EXERCISE BRIEF: Quote exactly the lines spanning from the top of the data below to the line that contains "THUMB_DROP, fine=(False, False))[1:-1]", including both.

DATASET RECORDS:
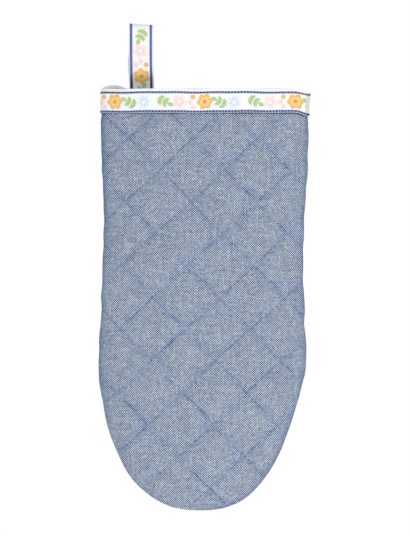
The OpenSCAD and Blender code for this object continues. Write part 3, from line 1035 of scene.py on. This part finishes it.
dome_line = side_line(THUMB_DROP, thumb_width, lambda d: THUMB_X + 0 * d, tip_start, thumb_end)
dome_curve = resample(dome_line, 2.1)
dome_top = across_line(dome_curve[-1][0], dome_curve[0][0], THUMB_DROP, fine=(False, False))[1:-1]

front = Panel("back_panel", front_curve, front_top, wall, FRONT, FRONT_QUILT, [front_curve], [front_curve])
finger = Panel("palm_finger_panel", finger_curve, finger_top, wall, PALM, PALM_QUILT,
               [finger_curve, right_shoulder, left_shoulder], [finger_curve], [right_shoulder, left_shoulder])
wrist = Panel("palm_wrist_panel", wrist_curve, wrist_top, wall, PALM, PALM_QUILT,
              [wrist_left, wrist_right, right_shoulder, left_shoulder], [wrist_left, wrist_right],
              [right_shoulder, left_shoulder])
thumb = Panel("thumb_outer_panel", dome_curve, dome_top, dome, PALM, THUMB_QUILT, [dome_curve])
panels = [front, finger, wrist, thumb]
objects = [p.build(moved) for p, moved in zip(panels, inflate([p.job() for p in panels]))]
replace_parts(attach(objects[0], "mitt"), "back_cover", "back_wadding")
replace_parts(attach(objects[1], "mitt"), "palm_finger_cover", "palm_finger_wadding")
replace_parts(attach(objects[2], "mitt"), "palm_wrist_cover", "palm_wrist_wadding")
thumb_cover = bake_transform(objects[3])
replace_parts(thumb_cover, "thumb_outer_cover", "thumb_outer_wadding")

QUILT_RADIUS = 0.26
mitt_runs = [run for p in panels[:3] for run in p.stitch_runs()]
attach(threads("quilting_stitches", mitt_runs, QUILT_RADIUS, BLUE), "mitt")
obj = threads("thumb_quilting_stitches", thumb.stitch_runs(), QUILT_RADIUS, BLUE)
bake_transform(obj)

# ---- Linings ----
front_lining_curve, wrist_lining_curve = with_rim(front_curve), with_rim(wrist_curve)
for name, curve, top, place, side, quilt, nodes, size in (
        ("back_lining_cloth", front_lining_curve, top_line(front_lining_curve), wall, FRONT,
         FRONT_QUILT, "back_lining", (0.152, 0.313)),
        ("palm_finger_lining_cloth", finger_curve, finger_top, wall, PALM, PALM_QUILT,
         "palm_finger_lining", (0.152, 0.193)),
        ("palm_wrist_lining_cloth", wrist_lining_curve, top_line(wrist_lining_curve), wall, PALM,
         PALM_QUILT, "palm_wrist_lining", (0.150, 0.120)),
        ("thumb_outer_lining_cloth", dome_curve, dome_top, dome, PALM, THUMB_QUILT,
         "thumb_outer_lining", (0.075, 0.105))):
    obj, area = lining(name, curve, top, place, side, quilt)
    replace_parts(obj, nodes)
    if place is dome:
        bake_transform(obj)
    else:
        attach(obj, "mitt")

# ---- Thumb's inner half, a quilted pad on the palm ----
PAD_END, PAD_CLEAR = 0.94, 0.8


def pad(u, t, h):
    """A point of the pad at the share u of its half width, t along the thumb and h off the palm."""
    room = (THUMB_DEPTH - WALL) * thumb_cap(t) * thumb_swell(t) / THUMB_DEPTH
    narrower = np.maximum(0, 1 - np.minimum(0.98, h / room) ** 2) ** (1 / SECTION_POWER)
    width = ((thumb_half(t) - LINING_INSET) * thumb_cap(t) - PAD_CLEAR) * narrower
    x = THUMB_X + width * u
    level = thumb_level(t, LINING_INSET)
    return np.stack([x, palm_y(x, level) + THUMB_REST_GAP + h, -level], -1)


def sheet_solid(name, outer, inner, material, cloth, tint=None):
    """A closed solid between two grids of points, both as rows x columns x 3."""
    rows, cols = outer.shape[:2]
    a = np.arange(rows * cols).reshape(rows, cols)[:-1, :-1].ravel()
    faces = [tuple(f) for f in np.stack([a, a + 1, a + cols + 1, a + cols], -1).tolist()]
    outer, inner, cloth = (grid.reshape(-1, 3) for grid in (outer, inner, cloth))
    tint = None if tint is None else tint.reshape(-1, 3)
    return layered(name, outer, inner, facing(outer, faces, outer - inner), material, cloth, tint)


us, ts = np.meshgrid(np.sin(np.linspace(-1, 1, 41) * np.pi / 2), np.linspace(HOLE_SHARE, PAD_END, 61))
pad_low, pad_mid, pad_top = pad(us, ts, 0.0), pad(us, ts, WADDING_DEPTH), pad(us, ts, WALL)
pad_line = np.minimum(*THUMB_QUILT.distance(pad_low[..., 0], -pad_low[..., 2]))
dent = 0.3 * np.exp(-(pad_line / 1.6) ** 2)[..., None] * np.array([0, 1, 0])
pad_cloth = np.stack([pad_low[..., 0], -pad_low[..., 2], 0 * us + 50], -1)
obj = sheet_solid("thumb_inner_panel", pad_low + dent, pad_mid, CHAMBRAY, pad_cloth, np.ones(us.shape + (3,)))
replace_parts(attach(obj, "thumb"), "thumb_inner_cover", "thumb_inner_wadding")
obj = sheet_solid("thumb_inner_lining_cloth", pad_top, pad_mid + [0, 0.02, 0], COTTON, pad_cloth)
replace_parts(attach(obj, "thumb"), "thumb_inner_lining")

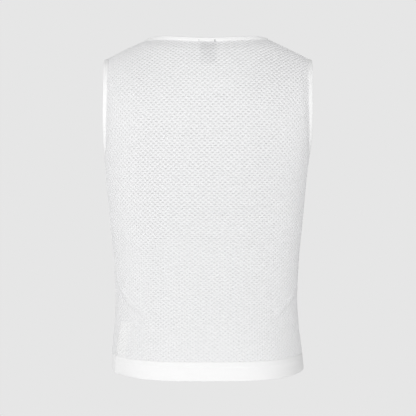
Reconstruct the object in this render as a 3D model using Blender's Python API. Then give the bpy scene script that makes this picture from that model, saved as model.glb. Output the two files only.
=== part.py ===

THE OUTPUT:
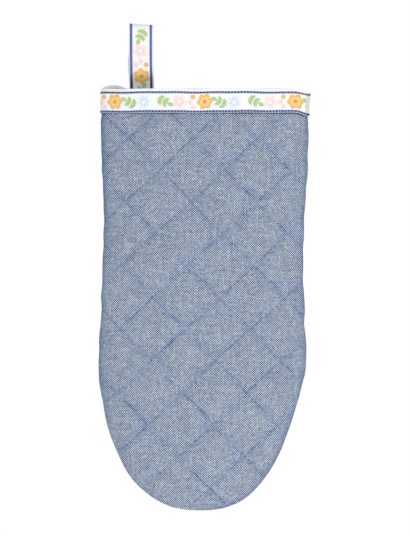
The OpenSCAD and Blender code for this object continues. Write part 3, from line 1035 of scene.py on. This part finishes it.
dome_line = side_line(THUMB_DROP, thumb_width, lambda d: THUMB_X + 0 * d, tip_start, thumb_end)
dome_curve = resample(dome_line, 2.1)
dome_top = across_line(dome_curve[-1][0], dome_curve[0][0], THUMB_DROP, fine=(False, False))[1:-1]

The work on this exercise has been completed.